I had chosen my angle of approach carefully after walking all the way around the field several times and across it from every possible angle. First I had considered the problem from a hunter's point of view, and then I tried hard to put myself in the geese's place, to regard the area as a hungry but necessarily cautious goose would. That's not easy, because on the basis of my own observations and experiences I rate the average Canada goose to be 50% more intelligent than the average hunter.

Between me and the nearest birds were eight small hillocks—symmetrical mounds about three feet high and 10 feet in diameter. How or why they were formed I have no idea. It was about 20 yards from the rotting log to the first hillock, and now I'd made it that far. The seven that remained were spaced irregularly but in such a pattern that I could stay concealed until I was within about 50 yards of the perimeter of the geese's normal feeding area. Twenty-five to 30 yards is ideal shotgun range, and I was certain that with surprise on my side I would be within 40 yards before the geese would begin to react. They could get going in a hurry, but they weren't that fast—nothing was that fast—and before they were 20 feet off the ground I would be exactly where I had to be.

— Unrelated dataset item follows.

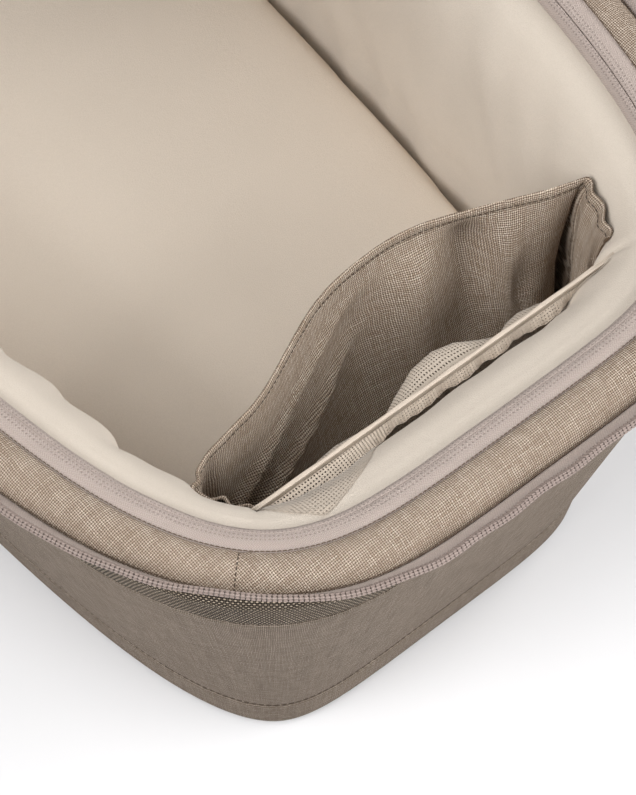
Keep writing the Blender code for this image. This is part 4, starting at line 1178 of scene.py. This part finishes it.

It's surprising how fatiguing crawling on your belly can be. The unfamiliarity of moving that way more than the physical effort involved causes the strain. As I slithered around the first hillock toward the second, my shoulder and thigh muscles were already tiring. My knees hurt too, simply from being dragged across the hard, cold earth. I was wearing ski gloves so that my fingers would be nimble enough to work the gun when I made my charge, but my hands were cold anyway. The mud on my face had dried and hardened like plaster, but with that the odor had thankfully diminished. When I'd smeared my face with the mud back by the rotting log, I'd noticed a decidedly unpleasant smell. Only then did I remember that cattle sometimes grazed the area in summer.